En Alfabeto sobre la literatura infantil (Mediavaca, 2010), Bernardo Atxaga usa la metáfora de un río, que nace tímidamente en un pequeño pozo con forma de A y termina fatigado en un meandro de equis, yes y zetas, para lanzarse en un clavado perfecto al centro de la discusión sobre la naturaleza de la literatura infantil. Su propósito es describir los aspectos que se desencadenan de una realidad ineludible: aunque muchos digan que la literatura infantil debe ser considerada simplemente como literatura, sin apellido, lo cierto es que quienes escriben lo hacen pensando en un “lector implícito”; ese niño indeterminado, pero con la fuerza suficiente para rechazar un relato aburrido, corriente, falto de humor y de emociones.
Además de refrescar algunos juicios dormidos —como que los libros para niños deben ser fáciles, obvios, mínimos—, el relato de Atxaga propone un juego que vuelve presente a ese lector potencial. Mientras el narrador avanza por un torrente más o menos caudaloso de ideas, una voz lo interpela desde la orilla. No se deja ver, pero sí oír. Es el lector: cuestiona o incentiva a dejar de lado algunos relatos o a perseverar en otros. Es quien escucha, pero también demanda y anhela la llegada de ciertos finales.
En el transcurso de esta conversación entre el narrador y su lector oculto, el texto discurre por asuntos polémicos. Uno de los más interesante es el humor. Atxaga lo defiende como el ingrediente secreto para honrar todas las inteligencias que podrían acercarse a un libro. También es el complemento perfecto de las moralejas, tan repudiadas por los más progresistas, que han decidido que la literatura infantil de vieja data —las fábulas y los cuentos tradicionales— ya no tienen la capacidad de conmover a los lectores del presente. Para Atxaga, las moralejas obvias de La Fontaine, por ejemplo, son simple sentido común al lado de los mensajes ideológicos de muchos relatos contemporáneos.

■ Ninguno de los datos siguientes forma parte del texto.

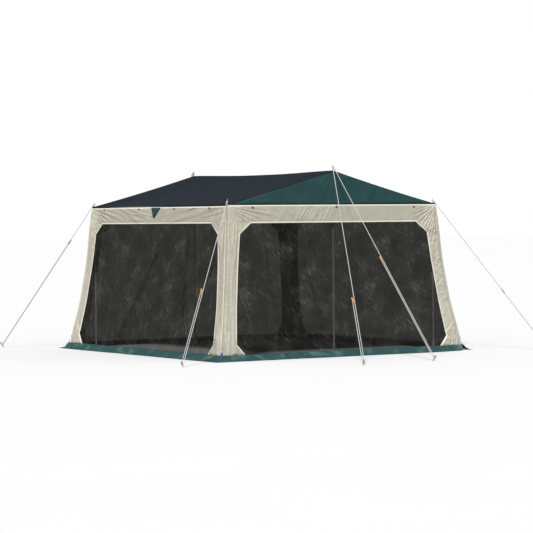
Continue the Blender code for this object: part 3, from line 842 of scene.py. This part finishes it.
def build_roof():
    """Two slopes with their hems, the ridge seam, and a gable end at the front and at the rear."""
    cos, sin = math.cos(ROOF_PITCH), math.sin(ROOF_PITCH)
    slopes = []
    for name, sign in (("left", -1), ("right", 1)):
        panel = Panel(Z * (RIDGE_Z + 0.002), Y * sign, X * sign * cos - Z * sin, Z, slope_shape(sign))
        slopes.append(panel)
        piece = sheet_piece(f"roof_canopy_{name}", panel,
                            [block(steps(0.0, SLOPE_LENGTH, 0.022), -ROOF_END_Y, ROOF_END_Y, 150)],
                            slope_cloth, "root", slot="slope_cloth")
        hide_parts(f"roof_slope_{name}")
        eave = [(-ROOF_END_Y, SLOPE_LENGTH - 0.001), (ROOF_END_Y, SLOPE_LENGTH - 0.001)]
        hem = ribbon_piece(f"roof_eave_hem_{name}", [ribbon_mesh(panel, eave, EAVE_HEM)], dark_tape, "root")
        ends = []
        for end in (-1, 1):
            line = [(end * (ROOF_END_Y - 0.001), 0.004), (end * (ROOF_END_Y - 0.001), SLOPE_LENGTH - 0.002)]
            section = [(-end * across, lift) for across, lift in END_HEM]
            ends.append(ribbon_mesh(panel, line, section[:: -end]))
        end_hem = ribbon_piece(f"roof_end_hem_{name}", ends, dark_tape, "root")

    left, right = slopes
    along = np.linspace(-ROOF_END_Y, ROOF_END_Y, 160)
    lines = []
    for across, lift in RIDGE_SEAM:
        panel, sign = (left, -1) if across < 0 else (right, 1)
        lines.append(panel.place(np.stack([along * sign, np.full_like(along, abs(across))], -1), lift))
    ridge = strip_mesh(lines, along, [across for across, _ in RIDGE_SEAM])
    mesh_piece("roof_ridge_seam", *ridge, dark_tape, "root", RIBBON_THICKNESS)

    foot = RIDGE_Z - WALL_TOP_Z - TOP_LAP - 0.004
    for name, sign in (("front", -1), ("rear", 1)):
        origin = Y * sign * (ROOF_END_Y + 0.0015) + Z * RIDGE_Z
        panel = Panel(origin, X * -sign, -Z, Y * sign, gable_shape(81 + sign))
        rows = steps(0.001, foot, 0.016)
        half = np.minimum(gable_half(rows), HALF_X)
        piece = sheet_piece(f"roof_end_{name}", panel, [block(rows, -half, half, 150)], gable_cloth, "root",
                            slot="gable_cloth")
        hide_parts(f"roof_gable_{name}")
        line = [(-HALF_X, foot - 0.006), (HALF_X, foot - 0.006)]
        hem = ribbon_piece(f"roof_end_foot_hem_{name}", [ribbon_mesh(panel, line, FOOT_HEM)], green_tape,
                           "root")


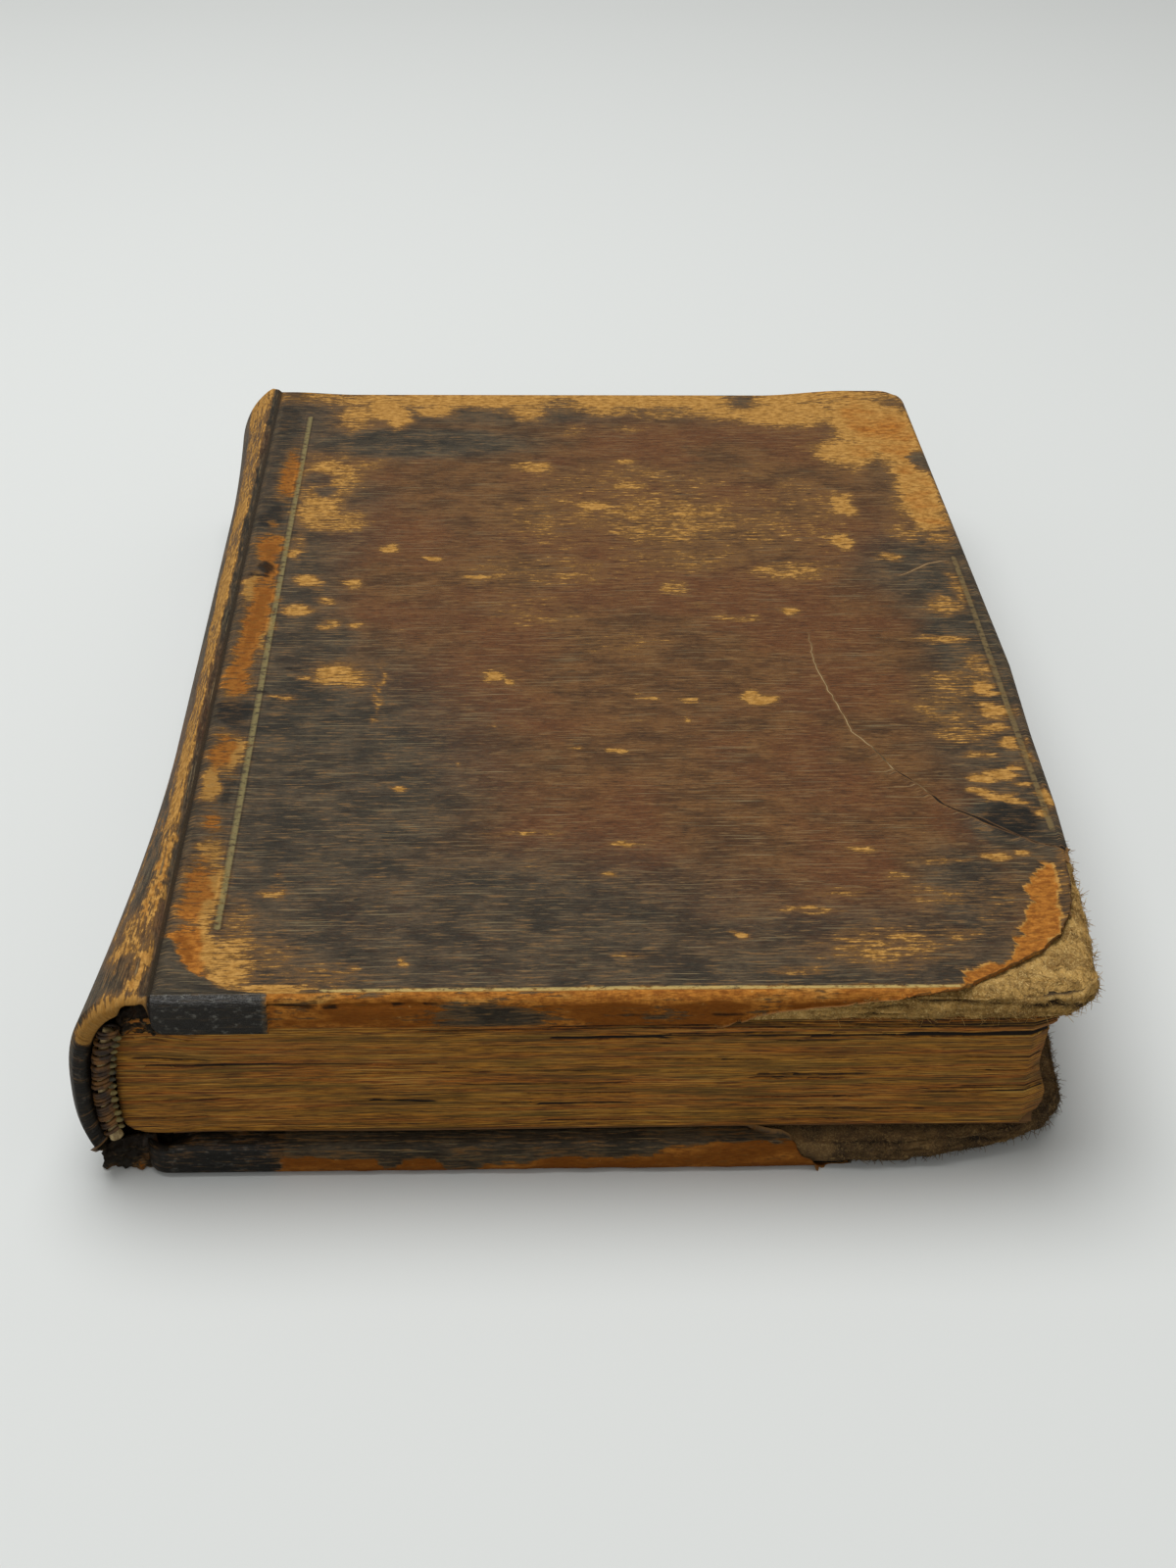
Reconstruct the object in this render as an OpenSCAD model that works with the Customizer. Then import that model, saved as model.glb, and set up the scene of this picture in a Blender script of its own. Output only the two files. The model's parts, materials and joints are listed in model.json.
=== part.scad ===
// Hardback book: a block of sewn leaves between two pasteboards, laced on with cords and covered in one
// skin of leather over a hollow back. It lies closed on its back cover.
// Millimetres. +X runs from the spine to the fore edge, +Y from the tail to the head, +Z from the back
// cover to the front cover. The origin is the centre of the base of the closed book.

/* [Book] */
// Height of the covers, tail to head
cover_len = 186; // [170:1:240]
// Width of a cover, from its hinge line to its fore edge
cover_w = 117; // [100:1:150]
// Thickness of the closed book over both covers
book_t = 27.5; // [25:0.5:36]
// How far the covers stand out beyond the leaves at head and tail
square_end = 2.4; // [2.4:0.1:5]
// How far the covers stand out beyond the leaves at the fore edge
square_fore = 8.5; // [5:0.5:12]

/* [Boards] */
// Thickness of a pasteboard
board_t = 3.4; // [2.6:0.1:3.6]
// Gap from the hinge line to the spine edge of a board
board_gap = 0.6; // [0.4:0.1:1]
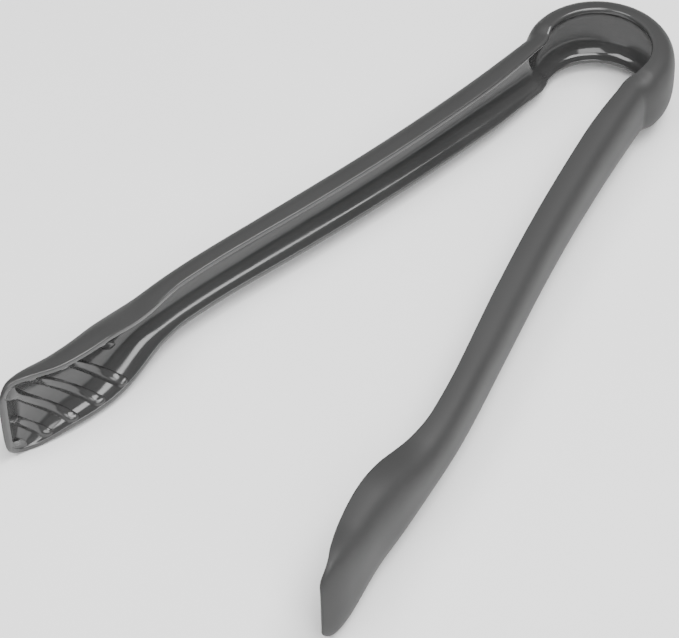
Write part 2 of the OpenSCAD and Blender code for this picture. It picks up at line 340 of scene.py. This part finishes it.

Sale a la luz que la literatura infantil es un territorio conceptual en disputa: en realidad, no es muy claro de qué se trata ni cómo logra funcionar, mucho menos cómo es el asunto de prescribirla, si al hacerlo se está alimentando a un lector de largo aliento o acabando con él para siempre. El dilema tiene que ver, entre otras cosas, con su contenido moral y pedagógico, con lo que enseña. Puede que un escritor no se proponga tratar de conducir a sus lectores por unos desencadenamientos obvios, pero su tarea es contar historias, hilar acontecimientos, y es así que el lector se da cuenta —como lo hizo desde el primer momento en que alguien le relató un inicio, un nudo y un desenlace—, que las acciones tienen consecuencias, e incluso en la literatura, los personajes sufren o gozan esas resoluciones.
Atxaga aventura su propia poética sobre la literatura infantil de la manera más comprometida posible: creando un relato explicativo que, de querer, estaría también al alcance de un niño. Lo que de cierta manera demuestra que un buen libro logra interpelar a todos, cada uno entenderá a su medida, contando con la posibilidad siempre abierta de volver al libro y seguir escurriéndole el sentido. La edición de Mediavaca no hace sino parapetar esa oportunidad en un libro hermosamente compuesto con una tipografía a prueba de miopes y las ilustraciones de Alejandra Hidalgo, grabados a dos tintas que multiplican los significados propuestos por el autor. En las guardas, aparece una serie de niños retratados, primeros lectores que reciben su crédito en la página legal del libro. Hacen bien en poner como guardias silenciosos a los niños, los mayores interesados en que la literatura infantil siga siendo un misterio por el que se desviven los adultos. Especialmente, los hombres de negocios.